In 1971, the company bought Readers' Union, a group of book clubs catering to enthusiasts of needlecraft, handicrafts, gardening, equestrian pursuits and photography. The company's publishing programme began to reflect these subject areas, moving away from the traditional transport titles for which it had become known. Membership of the Readers' Union book clubs peaked at 268,000 members in 1992, making it "the largest privately-owned book club operation in the English-speaking world".

The company was sold to Reader's Digest in 1990 before a subsequent management buy-out in 1997. In 2000, the company was bought by American company F+W Publications, which later became F+W Media. The growth of internet retailing led to the closure of the Readers' Union book clubs in 2008, which were replaced with the ecommerce business RUCraft. RUCraft rebranded to become Stitch Craft Create in January 2013.

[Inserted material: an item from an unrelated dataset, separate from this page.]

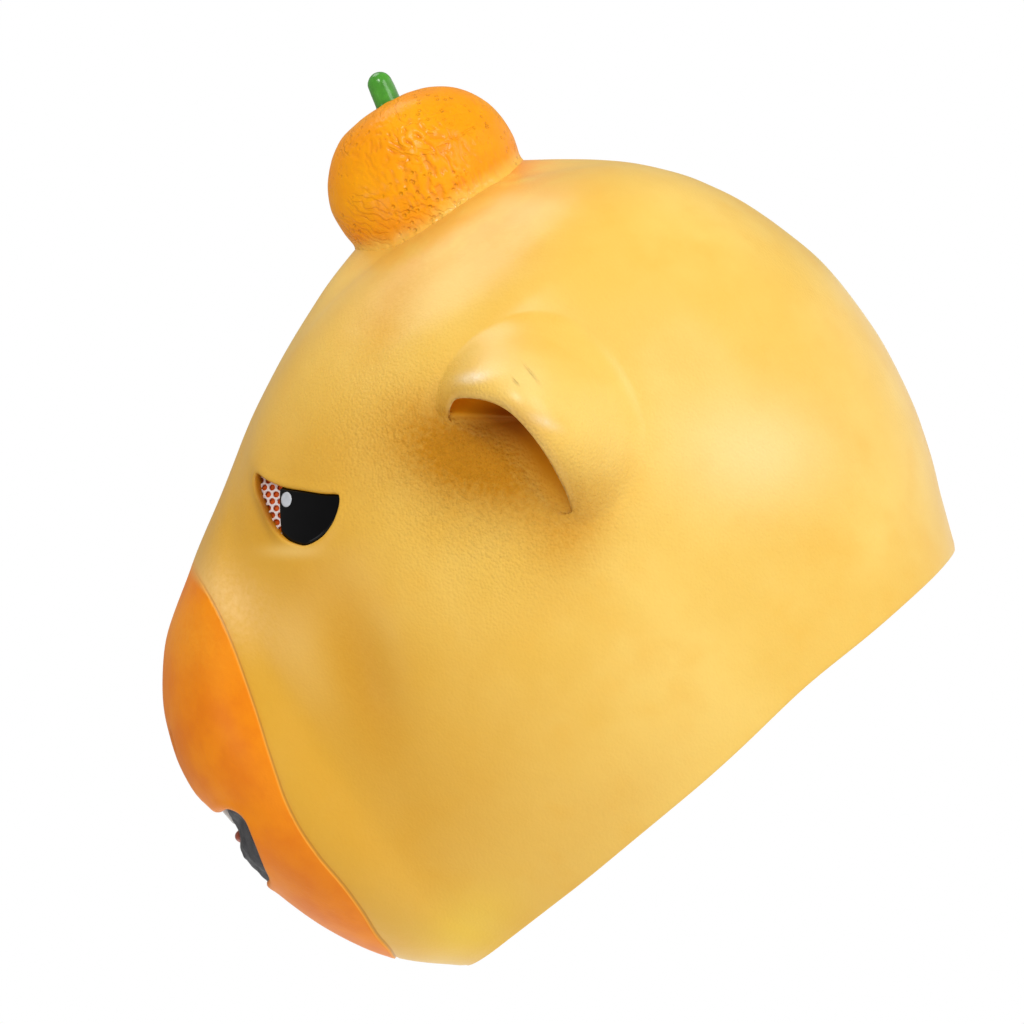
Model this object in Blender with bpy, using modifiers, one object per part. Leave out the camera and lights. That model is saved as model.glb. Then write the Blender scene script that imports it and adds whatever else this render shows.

The company was rebranded to become F&W Media International in 2010. It continued to publish new books under the David and Charles imprint, focusing entirely on craft and lifestyle categories. In October 2013, the company launched a UK ecommerce site in partnership with Burda Style. In November 2015, the company moved from Newton Abbot to Pynes Hill in Exeter and completed the acquisition of the online ecommerce business SewandSo.co.uk.

In March 2019, F+W Media announced entered Chapter 11 Bankruptcy proceedings. The book publishing assets of F&W Media International were acquired in a Management Buy-Out led by managing director, James Woollam. A new company was formed in July 2019 to complete the buy-out and was able to return to the David & Charles name.

David and Charles acquired the Veloce imprint in February 2024. With an over 30-year history of publishing into the automotive categories, Veloce has an extensive backlist and reputation for expertise in the motoring and classic car market. Veloce founder and former owner Rod Grainger has been providing new book consultancy support since the acquisition and has handed over to Kizzy Taylor-Richelieu who took the position of Senior Commissioning Editor for the Veloce imprint in October 2024.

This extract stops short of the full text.